- Born: c.1949 Indiana
- Genres: Soul
- Occupation: Singer
- Years active: 1966–
- Labels: Strider, Grapevine

= Judy Street =

American singer (born c. 1949)

Judy Street (born c.1949) is an American singer best known for her popular northern soul single, "What".

Born in Indiana, her father was a concert pianist, her mother a flute player in a marching band. After being discovered singing in a bar in Phoenix, Arizona, Street was given a recording opportunity. In 1968 in Hollywood, California she recorded "You Turn Me On", written by H.B. Barnum and Ben Raleigh and an H.B. Barnum song "What" as a B-side. The record was exported to England and it was picked up by DJs at Wigan Casino, a major nightclub in the northern soul music scene. Soon, "What" became the track most played, going on to be a hit on the northern soul nightclub circuit and be ranked 23 of 500 northern soul singles. Following a resurgence of popularity for northern soul music in England in 1977, the song was re-released, and again in 1982 with a B-side by Hi-Fly.
A cover version of "What" by British synthpop group Soft Cell reached Number 3 in the UK and Number 6 in Ireland in 1982. Street was unaware of the popularity of the song and never toured the UK. From 1970 until 1990 she toured with her own bands, including The Swinging Society, in the US, singing and drumming.

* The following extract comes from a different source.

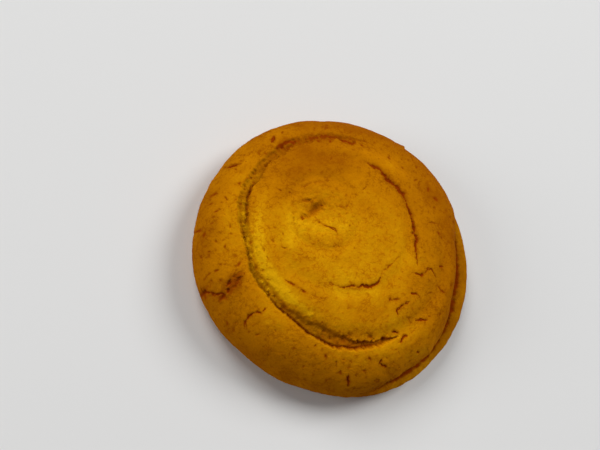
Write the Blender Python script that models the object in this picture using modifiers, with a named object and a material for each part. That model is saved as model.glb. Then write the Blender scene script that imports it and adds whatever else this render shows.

Finally, in 2005 the popularity of "What" was acknowledged when Street did several interviews for radio, magazines and books.

Street became a teacher of drums and piano in Nashville, Tennessee and has performed with her husband's band in downtown Nashville.
In 2014, Street recorded a 10-song CD, called "Cover Girl" containing covers of Northern Soul songs.